_DO THIS_
Below is a set of records. Repeat all of them exactly.

[START OF DATA IN THIS EXERCISE]

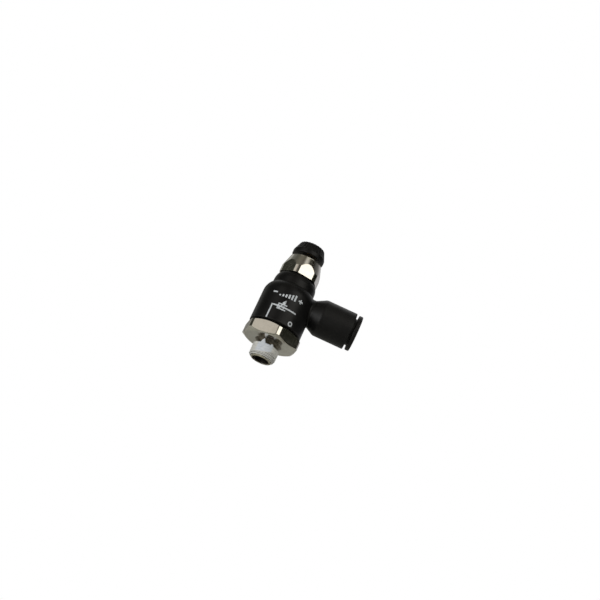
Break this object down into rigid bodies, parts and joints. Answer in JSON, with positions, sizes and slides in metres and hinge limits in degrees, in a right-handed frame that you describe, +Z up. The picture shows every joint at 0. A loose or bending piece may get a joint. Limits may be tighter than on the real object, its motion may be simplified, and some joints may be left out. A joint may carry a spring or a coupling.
{
  "type": "pneumatic flow control valve",
  "caption": "Banjo flow control valve with a taper-thread stud, swivel push-in branch, metering needle, lip-seal check and adjusting knob.",
  "frame": {"origin": "on the stud's axis, on the underside of its hex", "axes": "+Z up the stud's axis towards the knob; +X along the push-in branch, out of its mouth"},
  "size_m": [0.0371, 0.021, 0.047],
  "materials": {
    "nickel_plate": "polished",
    "sealant": "matte",
    "rubber": "matte",
    "brass": "satin",
    "black_polymer": "satin",
    "acetal": "satin",
    "spring_steel": "polished"
  },
  "bodies": {
    "stud_assembly": {"stud": "nickel_plate", "thread_sealant": "sealant", "stem_lower_o_ring": "rubber", "check_seal": "rubber", "seat_ring": "brass", "stem_upper_o_ring": "rubber", "bonnet": "nickel_plate"},
    "swivel_body": {"body": "black_polymer", "tube_seal": "rubber", "seal_spacer": "acetal", "chuck": "spring_steel", "collet": "acetal", "guide_ring": "nickel_plate"},
    "release_button": {"release_button": "black_polymer"},
    "needle_carrier": {"needle_o_ring": "rubber"},
    "knob_and_needle": {"needle": "brass", "knob": "black_polymer"}
  },
  "joints": [
    {"name": "body_swivel", "type": "hinge", "parent": "stud_assembly", "child": "swivel_body", "pos_m": [0, 0, 0.0169], "axis": [0, 0, 1], "continuous": true},
    {"name": "button_press", "type": "slide", "parent": "swivel_body", "child": "release_button", "axis": [-1, 0, 0], "range_m": [0, 0.0007], "stiffness_N_per_m": 400},
    {"name": "needle_lift", "type": "slide", "parent": "stud_assembly", "child": "needle_carrier", "axis": [0, 0, 1], "range_m": [0, 0.0045]},
    {"name": "knob_turn", "type": "hinge", "parent": "needle_carrier", "child": "knob_and_needle", "pos_m": [0, 0, 0.035], "axis": [0, 0, 1], "range_deg": [0, 2160]}
  ],
  "couplings": [
    {"joint": "knob_turn", "follows": "needle_lift", "rad_per_m": 8377.6}
  ]
}
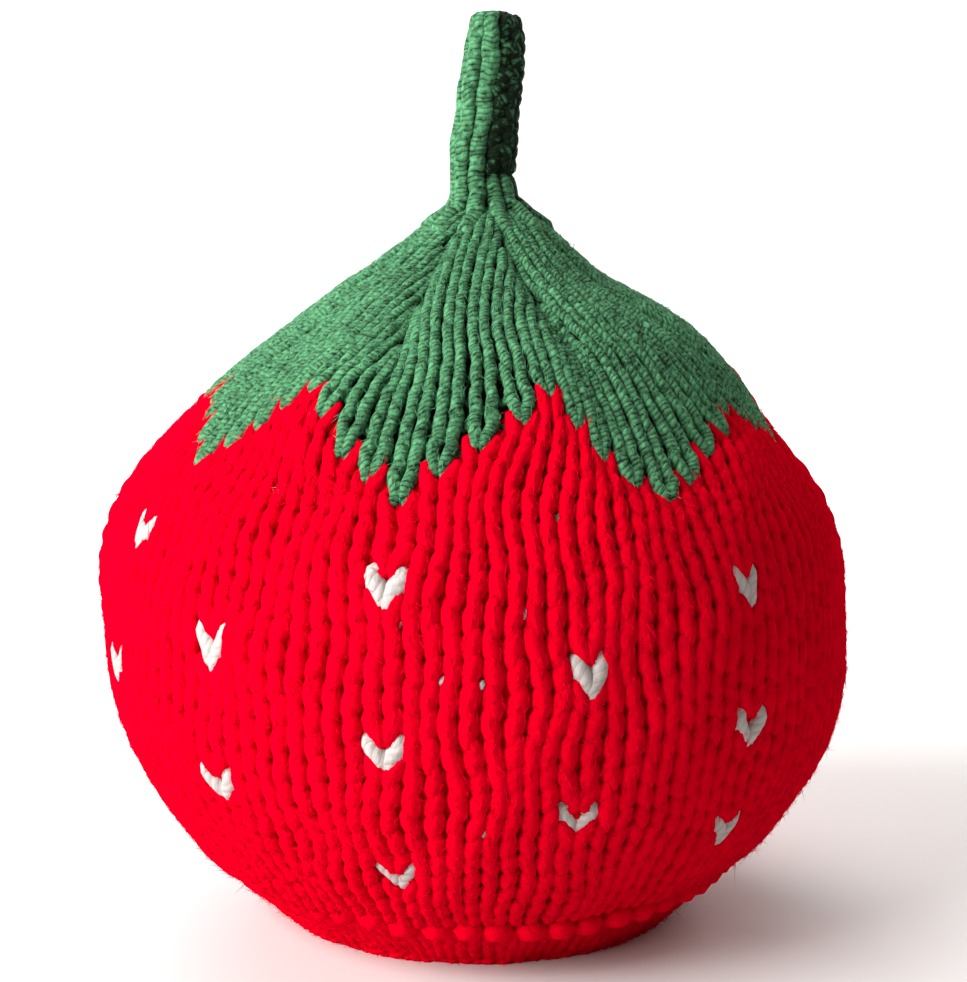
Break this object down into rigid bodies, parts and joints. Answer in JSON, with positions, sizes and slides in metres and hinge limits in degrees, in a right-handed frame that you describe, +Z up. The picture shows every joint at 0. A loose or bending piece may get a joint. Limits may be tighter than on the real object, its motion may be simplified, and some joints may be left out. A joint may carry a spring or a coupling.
{
  "type": "tea cosy",
  "caption": "Round hand-knitted tea cosy shaped like a strawberry, with a leafy crown, a rolled stalk, side openings for spout and handle, and an open hem.",
  "frame": {"origin": "middle of the bounding box at the hem, on the surface the cosy stands on", "axes": "+Z up along the stalk, -Y the front panel, -X the spout opening, +X the handle opening"},
  "size_m": [0.174, 0.1749, 0.2122],
  "materials": {
    "red_yarn": "matt, soft chunky knitting yarn, bright red",
    "green_yarn": "matt, plied chunky knitting yarn, mid green",
    "white_yarn": "matt, plied knitting yarn, off-white, used for the seed stitches"
  },
  "bodies": {
    "root": {"front_panel": "red_yarn", "back_panel": "red_yarn", "hull": "green_yarn", "stalk": "green_yarn"}
  },
  "joints": []
}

[END OF DATA IN THIS EXERCISE]

_TASK SOLUTION_
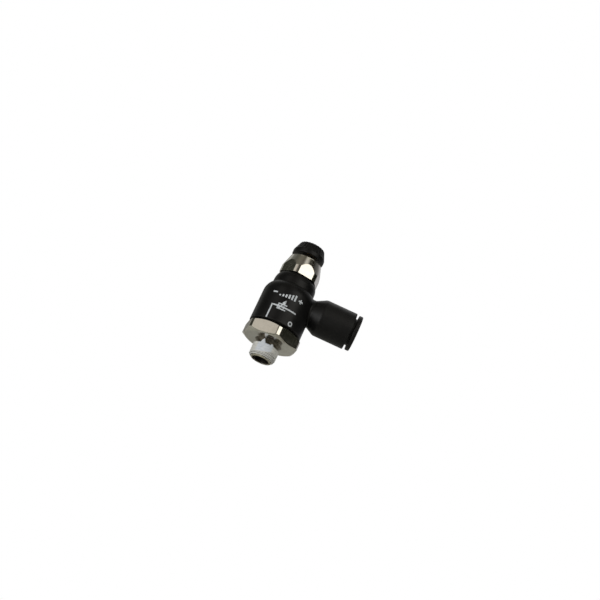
Break this object down into rigid bodies, parts and joints. Answer in JSON, with positions, sizes and slides in metres and hinge limits in degrees, in a right-handed frame that you describe, +Z up. The picture shows every joint at 0. A loose or bending piece may get a joint. Limits may be tighter than on the real object, its motion may be simplified, and some joints may be left out. A joint may carry a spring or a coupling.
{
  "type": "pneumatic flow control valve",
  "caption": "Banjo flow control valve with a taper-thread stud, swivel push-in branch, metering needle, lip-seal check and adjusting knob.",
  "frame": {"origin": "on the stud's axis, on the underside of its hex", "axes": "+Z up the stud's axis towards the knob; +X along the push-in branch, out of its mouth"},
  "size_m": [0.0371, 0.021, 0.047],
  "materials": {
    "nickel_plate": "polished",
    "sealant": "matte",
    "rubber": "matte",
    "brass": "satin",
    "black_polymer": "satin",
    "acetal": "satin",
    "spring_steel": "polished"
  },
  "bodies": {
    "stud_assembly": {"stud": "nickel_plate", "thread_sealant": "sealant", "stem_lower_o_ring": "rubber", "check_seal": "rubber", "seat_ring": "brass", "stem_upper_o_ring": "rubber", "bonnet": "nickel_plate"},
    "swivel_body": {"body": "black_polymer", "tube_seal": "rubber", "seal_spacer": "acetal", "chuck": "spring_steel", "collet": "acetal", "guide_ring": "nickel_plate"},
    "release_button": {"release_button": "black_polymer"},
    "needle_carrier": {"needle_o_ring": "rubber"},
    "knob_and_needle": {"needle": "brass", "knob": "black_polymer"}
  },
  "joints": [
    {"name": "body_swivel", "type": "hinge", "parent": "stud_assembly", "child": "swivel_body", "pos_m": [0, 0, 0.0169], "axis": [0, 0, 1], "continuous": true},
    {"name": "button_press", "type": "slide", "parent": "swivel_body", "child": "release_button", "axis": [-1, 0, 0], "range_m": [0, 0.0007], "stiffness_N_per_m": 400},
    {"name": "needle_lift", "type": "slide", "parent": "stud_assembly", "child": "needle_carrier", "axis": [0, 0, 1], "range_m": [0, 0.0045]},
    {"name": "knob_turn", "type": "hinge", "parent": "needle_carrier", "child": "knob_and_needle", "pos_m": [0, 0, 0.035], "axis": [0, 0, 1], "range_deg": [0, 2160]}
  ],
  "couplings": [
    {"joint": "knob_turn", "follows": "needle_lift", "rad_per_m": 8377.6}
  ]
}
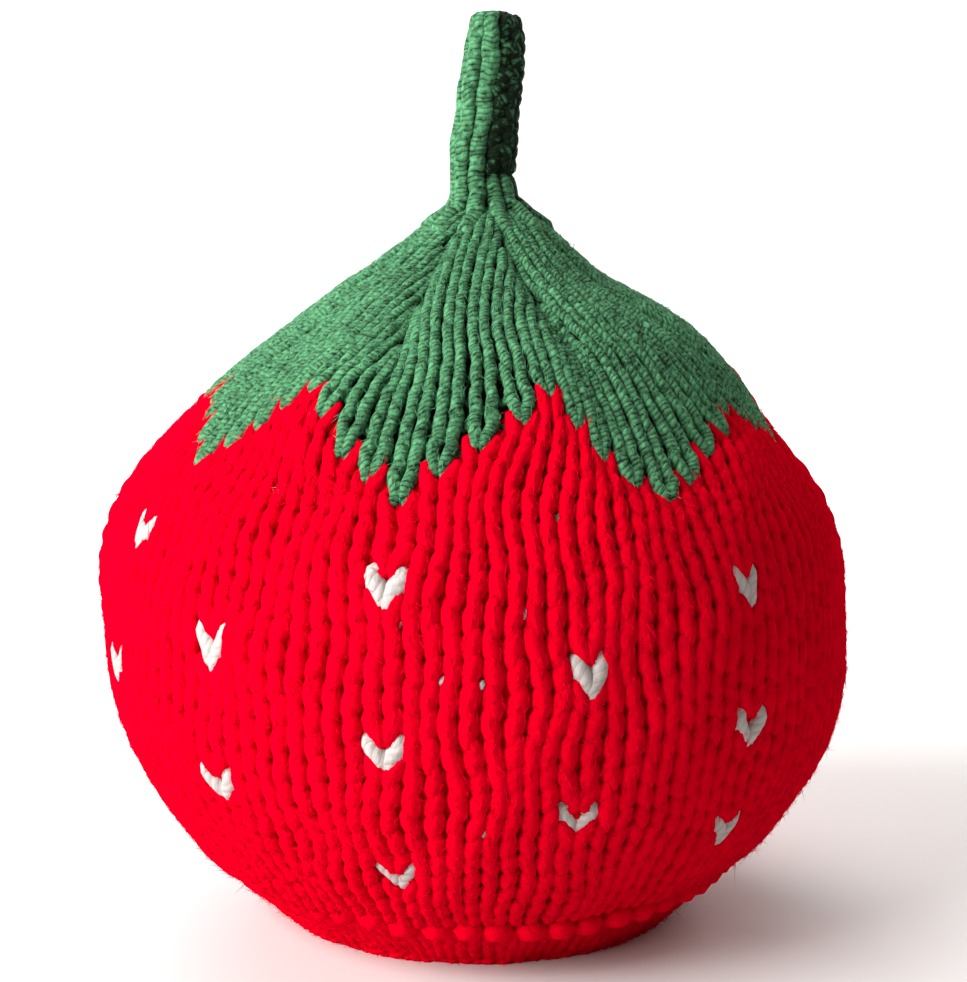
Break this object down into rigid bodies, parts and joints. Answer in JSON, with positions, sizes and slides in metres and hinge limits in degrees, in a right-handed frame that you describe, +Z up. The picture shows every joint at 0. A loose or bending piece may get a joint. Limits may be tighter than on the real object, its motion may be simplified, and some joints may be left out. A joint may carry a spring or a coupling.
{
  "type": "tea cosy",
  "caption": "Round hand-knitted tea cosy shaped like a strawberry, with a leafy crown, a rolled stalk, side openings for spout and handle, and an open hem.",
  "frame": {"origin": "middle of the bounding box at the hem, on the surface the cosy stands on", "axes": "+Z up along the stalk, -Y the front panel, -X the spout opening, +X the handle opening"},
  "size_m": [0.174, 0.1749, 0.2122],
  "materials": {
    "red_yarn": "matt, soft chunky knitting yarn, bright red",
    "green_yarn": "matt, plied chunky knitting yarn, mid green",
    "white_yarn": "matt, plied knitting yarn, off-white, used for the seed stitches"
  },
  "bodies": {
    "root": {"front_panel": "red_yarn", "back_panel": "red_yarn", "hull": "green_yarn", "stalk": "green_yarn"}
  },
  "joints": []
}